A change is in the air!

This past week, it felt like summer had been slipping away, much faster than it should at this time of year. Temperatures were much cooler than usual, cloudy days brought a damper to wearing shorts and jumping into Wingfield Basin for a refreshing dip. 

It was not the most exciting week as well for bird activity, I’m afraid. Nonetheless, we recaptured the Connecticut Warbler on September 4th. On September 5th, we captured the first (and so far, only) Blackpoll Warbler of the season. At the Pine Barrens the same day, I observed for several long minutes a Solitary Sandpiper around a rain puddle, a beautiful shorebird etched in black and white and some browns, a denizen of the boreal forest in summer, seen around here only during migration and always solitary.
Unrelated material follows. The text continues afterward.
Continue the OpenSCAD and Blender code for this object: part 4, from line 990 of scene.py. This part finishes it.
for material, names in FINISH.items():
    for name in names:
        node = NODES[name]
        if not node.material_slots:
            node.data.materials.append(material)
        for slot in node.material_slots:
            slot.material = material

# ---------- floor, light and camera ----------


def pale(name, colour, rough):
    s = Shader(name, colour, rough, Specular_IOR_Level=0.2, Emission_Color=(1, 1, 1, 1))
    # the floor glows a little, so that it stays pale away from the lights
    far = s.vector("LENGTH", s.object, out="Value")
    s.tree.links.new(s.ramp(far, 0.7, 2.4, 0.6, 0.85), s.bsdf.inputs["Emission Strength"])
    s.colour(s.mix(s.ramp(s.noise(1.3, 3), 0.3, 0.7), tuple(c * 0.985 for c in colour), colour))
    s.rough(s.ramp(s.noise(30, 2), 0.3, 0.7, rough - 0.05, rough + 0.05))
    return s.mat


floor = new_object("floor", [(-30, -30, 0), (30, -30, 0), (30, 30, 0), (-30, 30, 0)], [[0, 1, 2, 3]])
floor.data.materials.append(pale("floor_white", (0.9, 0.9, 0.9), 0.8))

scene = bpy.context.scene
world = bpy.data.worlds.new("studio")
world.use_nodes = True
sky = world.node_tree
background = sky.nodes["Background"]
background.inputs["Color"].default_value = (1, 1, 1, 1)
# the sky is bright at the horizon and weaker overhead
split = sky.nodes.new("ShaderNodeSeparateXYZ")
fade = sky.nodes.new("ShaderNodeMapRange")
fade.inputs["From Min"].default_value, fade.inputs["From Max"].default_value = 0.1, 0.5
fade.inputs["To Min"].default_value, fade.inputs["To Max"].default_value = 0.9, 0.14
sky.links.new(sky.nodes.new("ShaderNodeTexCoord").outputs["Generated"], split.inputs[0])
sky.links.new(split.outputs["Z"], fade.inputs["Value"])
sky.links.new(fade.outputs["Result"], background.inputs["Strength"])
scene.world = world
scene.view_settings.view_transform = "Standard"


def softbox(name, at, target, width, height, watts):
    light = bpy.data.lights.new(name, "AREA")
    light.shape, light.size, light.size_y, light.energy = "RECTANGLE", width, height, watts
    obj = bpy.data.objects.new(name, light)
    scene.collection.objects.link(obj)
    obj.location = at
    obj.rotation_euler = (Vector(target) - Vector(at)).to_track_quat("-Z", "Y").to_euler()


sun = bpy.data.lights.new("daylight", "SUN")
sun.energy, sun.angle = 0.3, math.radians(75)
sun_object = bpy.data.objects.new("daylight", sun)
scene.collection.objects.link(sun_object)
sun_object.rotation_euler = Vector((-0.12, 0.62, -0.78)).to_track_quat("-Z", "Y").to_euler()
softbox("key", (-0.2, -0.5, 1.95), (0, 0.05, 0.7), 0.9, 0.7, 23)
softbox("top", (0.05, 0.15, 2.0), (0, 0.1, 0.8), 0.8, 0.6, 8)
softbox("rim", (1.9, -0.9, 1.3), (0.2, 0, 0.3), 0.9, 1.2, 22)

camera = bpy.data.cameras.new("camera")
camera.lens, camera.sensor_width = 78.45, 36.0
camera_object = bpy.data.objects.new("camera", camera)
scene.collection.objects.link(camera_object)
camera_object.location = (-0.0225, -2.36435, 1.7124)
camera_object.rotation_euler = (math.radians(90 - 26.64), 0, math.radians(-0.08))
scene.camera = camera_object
I may write that it was not very exciting these days and that, more often than not, woods felt empty. I shall not forget that I have the privilege to watch the sun rise over Georgian Bay every morning (even when behind a thick curtain of gray clouds), that, on a typical, “slow and boring” day, I might see the Bald Eagle regally perched on Middle Bluffs, a pair of Sandhill Crane fly across the Pine Barrens, trumpeting loudly their attachment to each other, a Common Loon far in the distance over the bay, while a Pileated Woodpecker drums and calls in the woods. On that “slow and boring” day of September 6th, I should also add the Eastern Whip-poor-will calling early at dawn as wisps of mist drift over the water.
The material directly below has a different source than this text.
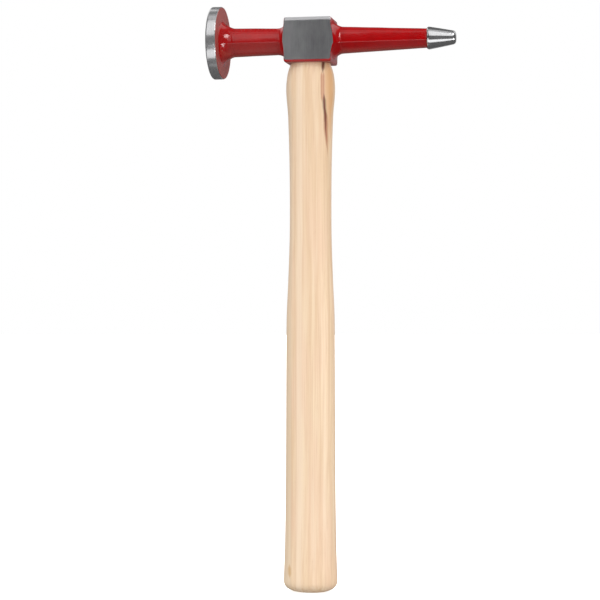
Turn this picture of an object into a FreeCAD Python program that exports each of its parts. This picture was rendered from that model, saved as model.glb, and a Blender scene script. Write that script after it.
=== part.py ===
import FreeCAD, Part
import math
import os

# Body worker's hammer: a one-piece forged head with a round face and a blunt round peen,
# hung on a wedged hickory handle.
# Millimetres. +Z runs up the handle, the origin is the centre of the butt end, -X is the
# striking face, +X is the peen, and the hammer is symmetrical about the XZ plane.

V = FreeCAD.Vector
PARTS_FOLDER = "parts"

# Head, places along X
FACE_X = -55.2            # striking face
DISC_BACK_X = -49.6       # back of the striking disc
FLARE_END_X = -41.8       # where the cone behind the disc has run out inside the neck
EYE_HALF_LENGTH = 12.9    # eye block, half its length
TIP_BASE_X = 64.8         # start of the bare peen tip
TIP_END_X = 80.3          # end of the peen

# Head, radii about its axis
HEAD_AXIS_Z = 303.6
DISC_RADIUS = 20.0
DISC_FRONT_EDGE = 1.0
DISC_BACK_EDGE = 0.3
FLARE_RADIUS = 10.2       # cone where it leaves the back of the disc
FLARE_END_RADIUS = 6.6
NECK_RADIUS_AT_DISC = 7.75
NECK_RADIUS_AT_EYE = 6.9
ARM_RADIUS_AT_EYE = 7.3
ARM_RADIUS_AT_TIP = 4.9
TIP_BASE_RADIUS = 6.35
TIP_END_RADIUS = 3.5
TIP_BASE_EDGE = 0.8
TIP_END_EDGE = 1.7

# Eye block
EYE_BOTTOM_Z = 291.2
HEAD_TOP_Z = 315.5
EYE_HALF_DEPTH = 11.5     # to the ground cheeks
EYE_TOP_CHAMFER = 1.9     # along the cheeks
EYE_TOP_END_EDGE = 0.8
EYE_BOTTOM_EDGE = 1.2

# Roots, where the neck and the arm spread out into the eye block
ROOT_RISE = 4.0           # radius above and below
NECK_ROOT_SPREAD = 8.0    # radius in front and behind
ARM_ROOT_SPREAD = 9.0
ROOT_ANGLES = (0, 25, 45, 65, 90)
ROOT_OVERLAP = 2.0        # how far a limb runs on inside the block
LIMB_OVERLAP = 1.5        # and inside the disc or the tip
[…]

The first Palm Warblers of the fall were seen on September 10th, at the very end of the 60-minute census, among a varied flock of birds: There were many chickadees and nuthatches (both very common this fall), a few Bay-breasted Warblers, a couple of Yellow-rumped Warblers, one Rose-breasted Grosbeak, and several Red-eyed Vireos. It was a nice reward after almost nothing heard or seen during the census that day. 

On September 11th, we caught a young female Scarlet Tanager, in a yellow and olive outfit, a far cry from the outrageous scarlet of the males, but a beautiful bird nonetheless. Surprisingly, from 2002 to 2009, this species was caught only during two fall seasons, whereas it was captured almost every fall season from 2010 onward (missed only on 2014 and 2018).

As I’m writing these lines, a strong East wind is blowing under a thick layer of clouds, harbinger of rain. And rain always brings a halt to bird migration. But the relentless of seasonal changes will soon enough be expressed again through the passage of birds at Cabot Head.